These signals are all used to tell a process to terminate, in one way or another. They have different names because they’re used for slightly different purposes, and programs might want to handle them differently.

The reason for handling these signals is usually so your program can tidy up as appropriate before actually terminating. For example, you might want to save state information, delete temporary files, or restore the previous terminal modes. Such a handler should end by specifying the default action for the signal that happened and then reraising it; this will cause the program to terminate with that signal, as if it had not had a handler. (See Termination in Handler.)

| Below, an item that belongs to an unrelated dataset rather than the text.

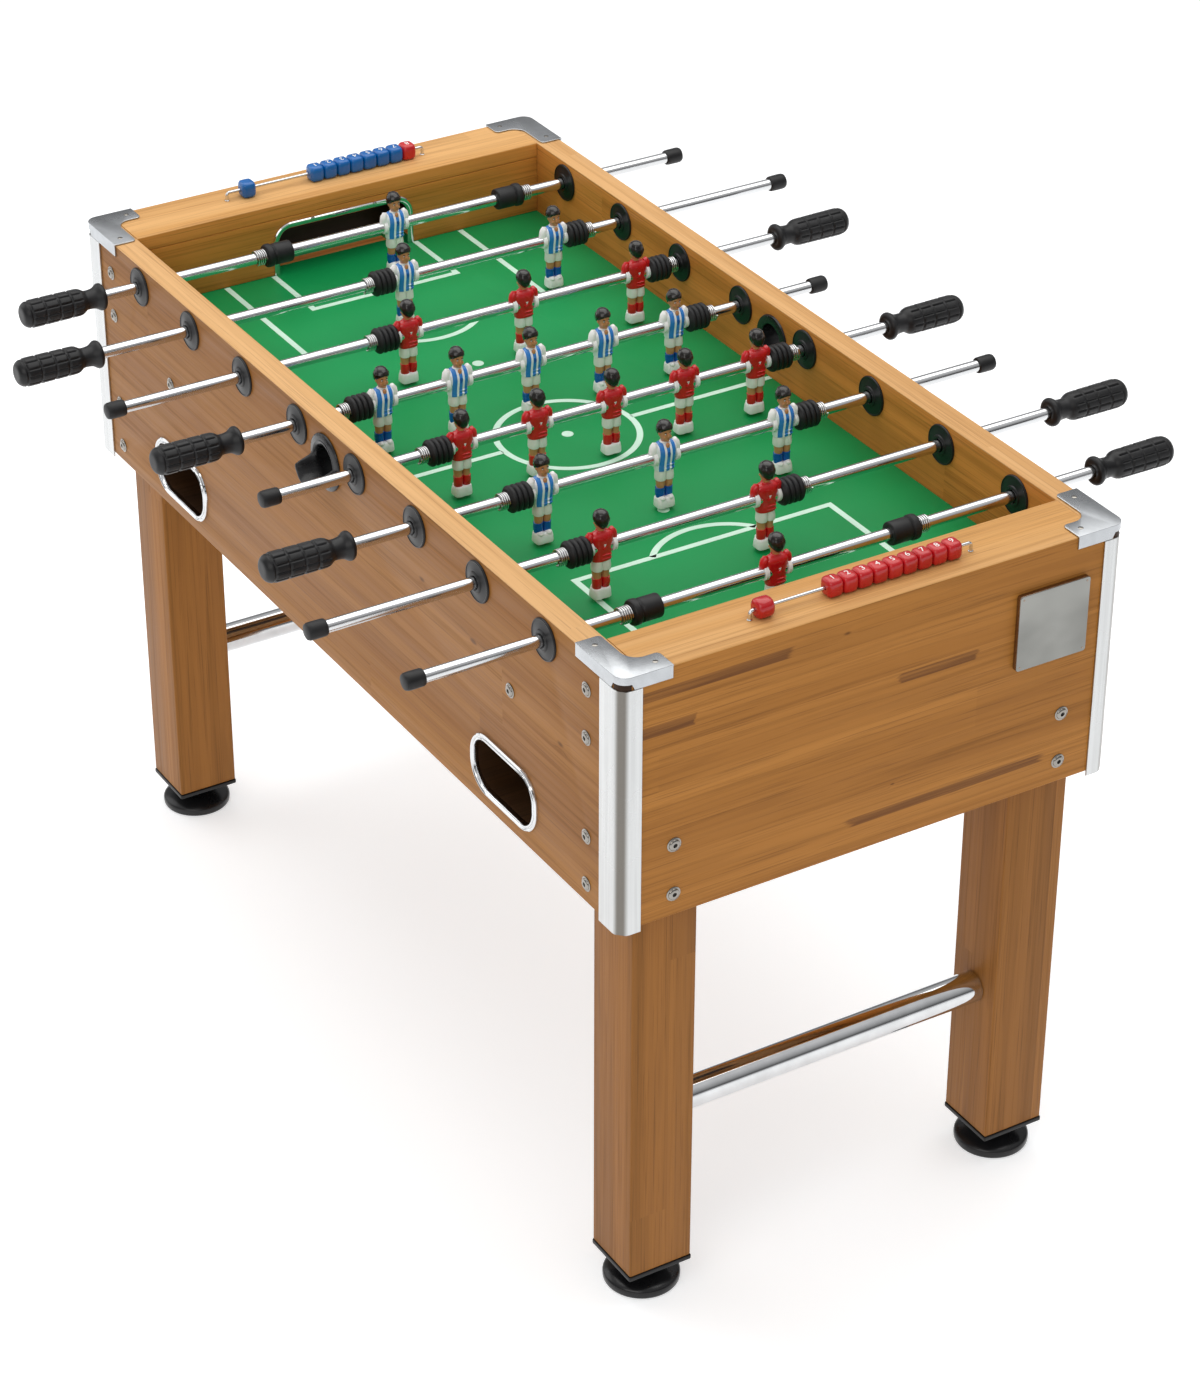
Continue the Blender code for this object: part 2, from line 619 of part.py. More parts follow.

The (obvious) default action for all of these signals is to cause the process to terminate.

Macro: int SIGTERM

The SIGTERM signal is a generic signal used to cause program termination. Unlike SIGKILL, this signal can be blocked, handled, and ignored. It is the normal way to politely ask a program to terminate.

The shell command kill generates SIGTERM by default.

Macro: int SIGINT

The SIGINT (“program interrupt”) signal is sent when the user types the INTR character (normally C-c). See Special Characters, for information about terminal driver support for C-c.

Macro: int SIGQUIT

The SIGQUIT signal is similar to SIGINT, except that it’s controlled by a different key—the QUIT character, usually C-\—and produces a core dump when it terminates the process, just like a program error signal. You can think of this as a program error condition “detected” by the user.

See Program Error Signals, for information about core dumps. See Special Characters, for information about terminal driver support.

Certain kinds of cleanups are best omitted in handling SIGQUIT. For example, if the program creates temporary files, it should handle the other termination requests by deleting the temporary files. But it is better for SIGQUIT not to delete them, so that the user can examine them in conjunction with the core dump.

Macro: int SIGKILL

The SIGKILL signal is used to cause immediate program termination. It cannot be handled or ignored, and is therefore always fatal. It is also not possible to block this signal.

This signal is usually generated only by explicit request. Since it cannot be handled, you should generate it only as a last resort, after first trying a less drastic method such as C-c or SIGTERM. If a process does not respond to any other termination signals, sending it a SIGKILL signal will almost always cause it to go away.

In fact, if SIGKILL fails to terminate a process, that by itself constitutes an operating system bug which you should report.

The system will generate SIGKILL for a process itself under some unusual conditions where the program cannot possibly continue to run (even to run a signal handler).

Macro: int SIGHUP

The SIGHUP (“hang-up”) signal is used to report that the user’s terminal is disconnected, perhaps because a network or telephone connection was broken. For more information about this, see Control Modes.

This signal is also used to report the termination of the controlling process on a terminal to jobs associated with that session; this termination effectively disconnects all processes in the session from the controlling terminal. For more information, see Termination Internals.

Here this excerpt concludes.